Molte altre donne guatemalteche invece si stanno unendo alla lotta di Juana. «Migrare espone a grandi rischi e non è una soluzione. Dobbiamo trovare la forza per costruire una società diversa, uscire dalla povertà e dall’ignoranza, e lottare perché i diritti sanciti dalla Costituzione siano rispettati».

Benché le associazioni di cui fa parte Juana siano apolitiche, gli attentati contro lei e le sue 368 compagne si moltiplicano con l’ampliarsi della lotta. Nell’ultimo anno, in tutto il Paese, 24 attivisti e attiviste per i diritti umani sono stati uccisi.
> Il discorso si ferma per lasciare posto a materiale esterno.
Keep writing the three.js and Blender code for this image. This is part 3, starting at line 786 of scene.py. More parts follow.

Nella regione Ixil, da cui proviene Juana, negli ultimi 8 mesi sono stati ammazzati 4 donne e un uomo.

L’ULTIMA DONNA della Red de Mujeres a cadere, sotto 9 proiettili in un pomeriggio del 21 settembre scorso, è stata Juana Ramirez Santiago, maya ixil, levatrice, membro del direttivo di Asoremi e storica paladina dei diritti umani. «Potevamo cedere. Ma non l’abbiamo fatto. Quello che ci tiene vive è la lotta» dice ancora Juana, che dal 2006 è costantemente accompagnata da una guardia del corpo. Nonostante la paura per la propria incolumità e il dolore per gli omicidi delle compagne dice di essere felice. «Combatto ogni giorno affinché le nostre figlie non subiscano la sorte che è toccata alle generazioni che le hanno precedute, questo è uno stimolo fortissimo che riempie la mia vita di gioia. Sappiamo che il percorso sarà lungo e dovremo pagare un prezzo alto, ma rimanendo unite alla fine avremo ragione delle ingiustizie».
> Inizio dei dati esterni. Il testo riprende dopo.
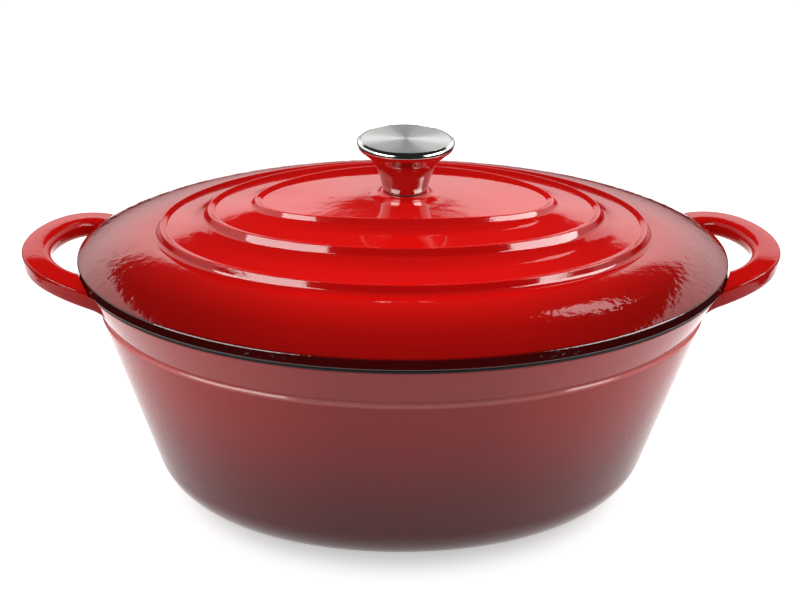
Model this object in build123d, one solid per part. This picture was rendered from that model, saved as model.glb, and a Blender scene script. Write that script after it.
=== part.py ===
"""Oval enamelled cast iron dutch oven: pot with two loop handles, domed lid, stainless knob.

Millimetres. The origin is on the floor under the middle of the pot, +X runs along the
long axis through both handles and +Z is up.

The pot and the lid are stacks of ovals. Every oval is given by its inset, the distance
that it stands inside the lid's outline, and by its height. Heights in the lid are counted
from the lid's top edge, where the dome meets the vertical edge band.
"""

import os
from math import atan2, cos, pi, radians, sin, tan

from build123d import *

# Driving dimensions

LID_LENGTH = 330.0
LID_WIDTH = 253.0
POT_HEIGHT = 135.5
LID_EDGE = 5.0
LID_TOP_EDGE = POT_HEIGHT + LID_EDGE

# Pot
RIM_OUTER_INSET = 1.6
RIM_INNER_INSET = 8.6
RIM_CHAMFER = 1.0
STEP_HEIGHT = 113.8
STEP_UPPER_INSET = 10.9
STEP_LOWER_INSET = 9.7
STEP_FILLET = 1.7
FOOT_CORNER_INSET = 40.3
FOOT_RADIUS = 37.1
WALL = 4.3
BASE = 5.0

# Lid: each ring is (crest inset, crest height, drop to the outside, drop to the inside)
RINGS = [
    (42.5, 15.1, 3.9, 1.9),
    (66.6, 22.5, 3.0, 1.7),
    (90.3, 27.5, 2.4, 1.1),
]
RING_STEP_WIDTH = 2.4
RING_LEDGE_WIDTH = 3.0
LID_WALL = 4.2
LID_MIDDLE_INSET = 106.5
LID_MIDDLE_HEIGHT = 26.4
LIP_DEPTH = 5.5
LIP_OUTER_INSET = 10.0
LIP_INNER_INSET = 13.2
UNDERSIDE_INSET = 98.0
UNDERSIDE_HEIGHT = 19.8

# Boss under the knob, and the knob
BOSS_TOP_RADIUS = 11.9
BOSS_FOOT_RADIUS = 13.0
BOSS_FILLET = 6.0
BOSS_FILLET_RISE = 3.4
BOSS_ROOT = 3.0  # how far the boss reaches down into the lid
BOSS_TOP = 30.1
GASKET_THICKNESS = 0.7
GASKET_RADIUS = 10.7
KNOB_BASE = BOSS_TOP + GASKET_THICKNESS
KNOB_RADIUS = 24.5
KNOB_EQUATOR = 24.1
KNOB_HEIGHT = 26.1
KNOB_SKIN = 1.6
KNOB_FLOOR = 2.5
DISC_RADIUS = 22.4
DISC_THICKNESS = 1.2
DISC_CHAMFER = 0.25
INSERT_RADIUS = 7.0
INSERT_HEIGHT = 14.0
INSERT_SPIGOT_RADIUS = 5.0

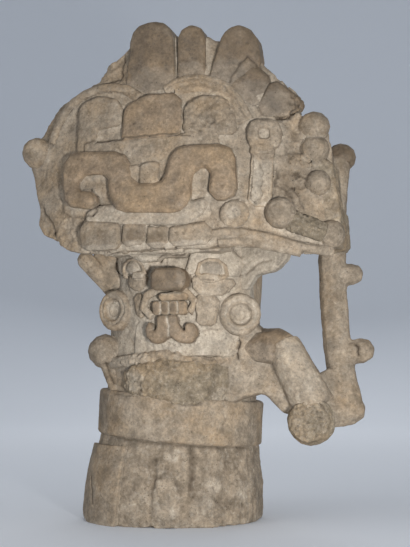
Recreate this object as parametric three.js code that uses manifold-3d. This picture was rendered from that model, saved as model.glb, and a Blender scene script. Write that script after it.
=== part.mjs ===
// Effigy urn of fired clay: a cylindrical vessel carrying a masked figure with a tall headdress.
// Millimetres, +Z up, the figure faces -Y and its left side is +X. The origin is under the foot.
// Every hand-formed lump, coil, slab and pellet of clay is a solid of its own. They are put on in the
// order in which a potter would lute them, and each is cut back to the seam of what it is pressed against.
import * as THREE from 'three';
import { mergeVertices } from 'three/addons/utils/BufferGeometryUtils.js';
import Module from 'manifold-3d';

const wasm = await Module();
wasm.setup();

// Seams between luted pieces
const SEAM = 0.3;
const ROOT = 1.5;
const ARC_STEP = 7;

// The vessel: a thick cylinder that leans a little to one side
const VESSEL_RADIUS = 63;
const VESSEL_WALL = 9;
const FLOOR_THICKNESS = 11;
const MOUTH_HEIGHT = 300;
const LIP_ROUND = 2.5;
const FOOT_SHIFT = -5;
const LEAN = 0.055;

// The foot: a fluted skirt, a lap of clay over it and a plain band above
const SKIRT_THICKNESS = 3;
const SKIRT_FLARE = 7.5;
const FLUTE_DEPTH = 2.2;
const FLUTE_WIDTH = 0.13;
const FLUTES = [-0.75, 0.01, 0.46, 0.95, 1.6, 2.4, 3.1, 3.9, 4.7];
const LAP_THICKNESS = 4;
const LAP_HEIGHT = 62;
const LAP_FROM = -1.22;
const LAP_TO = -0.36;
const LAP_WORN = 9;
const BAND_THICKNESS = 6;
const BAND_HEIGHT = 36;
const BAND_CENTRE = 84;
const BAND_TILT = -0.084;
const BAND_ROUND = 1.5;

// The head: an egg-shaped mass on the front of the vessel
const HEAD_Z = 200;
const HEAD_X = 10;
const HEAD_PROUD = 9;
const HEAD_EGG_HEIGHT = 190;
const HEAD_LEFT = -56;
const HEAD_RIGHT = 58;
const HEAD_CHIN = -67;
const HEAD_TOP = 28;
const CHIN_ROUND = 16;

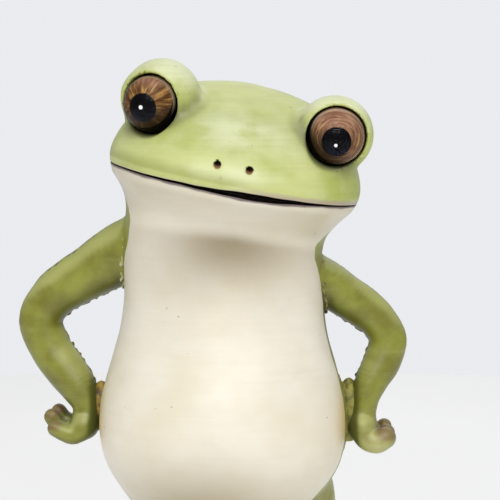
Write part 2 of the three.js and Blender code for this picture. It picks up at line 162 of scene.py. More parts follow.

PER CONTINUARE A DIFENDERE i diritti umani e le loro stesse vite le donne ixil hanno bisogno di tutta la solidarietà possibile. «Le volontarie che ci sostengono da ogni parte del mondo sono linfa vitale. Gli assassinii delle nostre compagne, come quello di Juana Ramirez Santiago, non ci indeboliscono perché l’esempio che queste donne hanno dato vivendo e lottando fino a sacrificare la propria vita rafforzano la nostra volontà di combattere».

Parlando all’Università di Torino, rivolgendosi alle ragazze che assistevano, Juana Bacà Velasco ha detto: «Anche se uccidessero tutte le guatemalteche ci saranno sempre ragazze e donne di altri paesi che proseguiranno la lotta».